Work to complete:
Take all the material and copy it exactly.

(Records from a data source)
** Start **

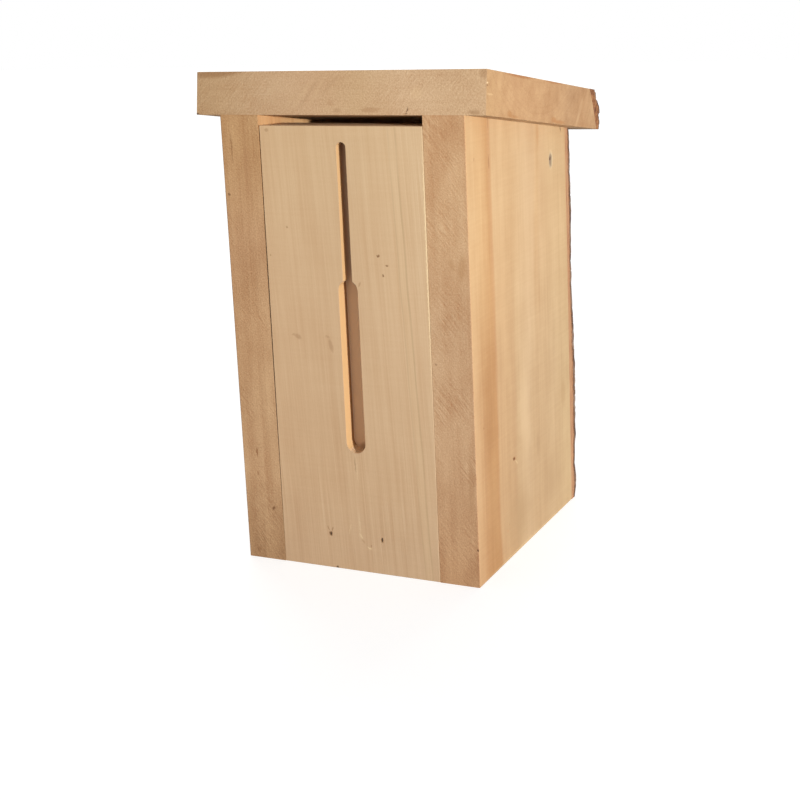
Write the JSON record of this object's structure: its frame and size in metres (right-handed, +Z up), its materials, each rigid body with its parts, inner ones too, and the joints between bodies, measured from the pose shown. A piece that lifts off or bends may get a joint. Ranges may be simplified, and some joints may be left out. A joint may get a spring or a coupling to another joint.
{
  "type": "bird house",
  "caption": "Bird house of thick sawn boards with bark left on their front edges, a keyhole slot in the back to hang it by, and a hinged front with an entrance hole.",
  "frame": {"origin": "bottom centre of the whole house's box, on the plane that the sides stand on", "axes": "+Z up, -Y out of the back that hangs against a wall or a tree, +Y out of the door with the entrance hole, +X to the right as seen from the back"},
  "size_m": [0.181, 0.1942, 0.2943],
  "materials": {
    "back_wood": "planed pale hardwood, matt, uncoated",
    "side_wood": "planed pale hardwood, matt, uncoated",
    "roof_wood": "sawn pale hardwood, matt, uncoated",
    "button_wood": "sanded hardwood, matt",
    "bark": "rough natural bark",
    "steel": "bright zinc, dulled"
  },
  "bodies": {
    "house": {"back_panel": "back_wood", "left_side": "side_wood", "right_side": "side_wood", "left_side_bark": "bark", "right_side_bark": "bark", "floor_board": "side_wood", "roof_board": "roof_wood", "roof_bark": "bark", "back_brads": "steel", "side_brads": "steel", "roof_nails": "steel", "left_pivot_nail": "steel", "right_pivot_nail": "steel", "latch_washer": "steel", "latch_screw": "steel"},
    "door": {"front_door": "back_wood"},
    "latch": {"turn_button": "button_wood"}
  },
  "joints": [
    {"name": "door_swing", "type": "hinge", "parent": "house", "child": "door", "pos_m": [0.0015, 0.03391, 0.22903], "axis": [1, 0, 0], "range_deg": [0, 80]},
    {"name": "latch_turn", "type": "hinge", "parent": "house", "child": "latch", "pos_m": [0.0015, 0.04641, 0.0175], "axis": [0, -1, 0], "range_deg": [0, 180]}
  ]
}
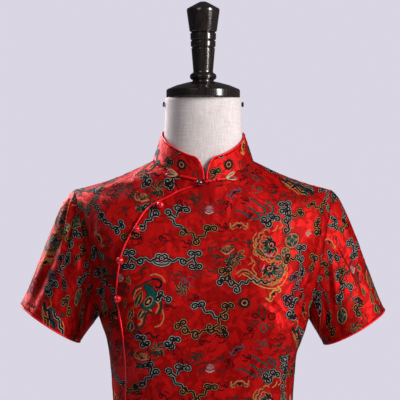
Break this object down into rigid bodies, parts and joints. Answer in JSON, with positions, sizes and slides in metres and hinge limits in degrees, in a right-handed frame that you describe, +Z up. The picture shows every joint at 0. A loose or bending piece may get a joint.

** End **

Result for this task:
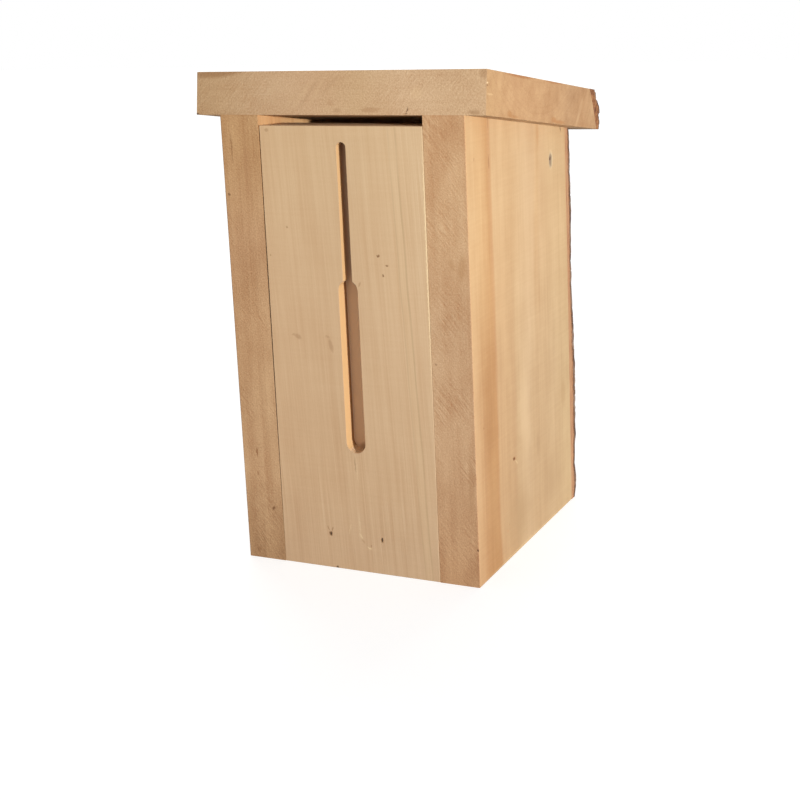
Write the JSON record of this object's structure: its frame and size in metres (right-handed, +Z up), its materials, each rigid body with its parts, inner ones too, and the joints between bodies, measured from the pose shown. A piece that lifts off or bends may get a joint. Ranges may be simplified, and some joints may be left out. A joint may get a spring or a coupling to another joint.
{
  "type": "bird house",
  "caption": "Bird house of thick sawn boards with bark left on their front edges, a keyhole slot in the back to hang it by, and a hinged front with an entrance hole.",
  "frame": {"origin": "bottom centre of the whole house's box, on the plane that the sides stand on", "axes": "+Z up, -Y out of the back that hangs against a wall or a tree, +Y out of the door with the entrance hole, +X to the right as seen from the back"},
  "size_m": [0.181, 0.1942, 0.2943],
  "materials": {
    "back_wood": "planed pale hardwood, matt, uncoated",
    "side_wood": "planed pale hardwood, matt, uncoated",
    "roof_wood": "sawn pale hardwood, matt, uncoated",
    "button_wood": "sanded hardwood, matt",
    "bark": "rough natural bark",
    "steel": "bright zinc, dulled"
  },
  "bodies": {
    "house": {"back_panel": "back_wood", "left_side": "side_wood", "right_side": "side_wood", "left_side_bark": "bark", "right_side_bark": "bark", "floor_board": "side_wood", "roof_board": "roof_wood", "roof_bark": "bark", "back_brads": "steel", "side_brads": "steel", "roof_nails": "steel", "left_pivot_nail": "steel", "right_pivot_nail": "steel", "latch_washer": "steel", "latch_screw": "steel"},
    "door": {"front_door": "back_wood"},
    "latch": {"turn_button": "button_wood"}
  },
  "joints": [
    {"name": "door_swing", "type": "hinge", "parent": "house", "child": "door", "pos_m": [0.0015, 0.03391, 0.22903], "axis": [1, 0, 0], "range_deg": [0, 80]},
    {"name": "latch_turn", "type": "hinge", "parent": "house", "child": "latch", "pos_m": [0.0015, 0.04641, 0.0175], "axis": [0, -1, 0], "range_deg": [0, 180]}
  ]
}
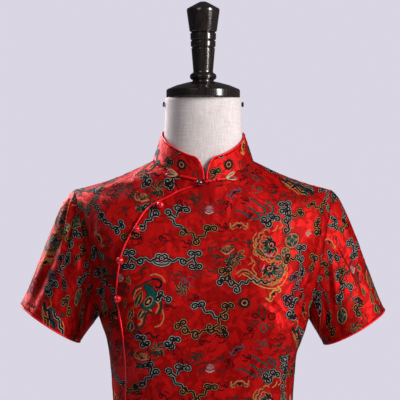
Break this object down into rigid bodies, parts and joints. Answer in JSON, with positions, sizes and slides in metres and hinge limits in degrees, in a right-handed frame that you describe, +Z up. The picture shows every joint at 0. A loose or bending piece may get a joint.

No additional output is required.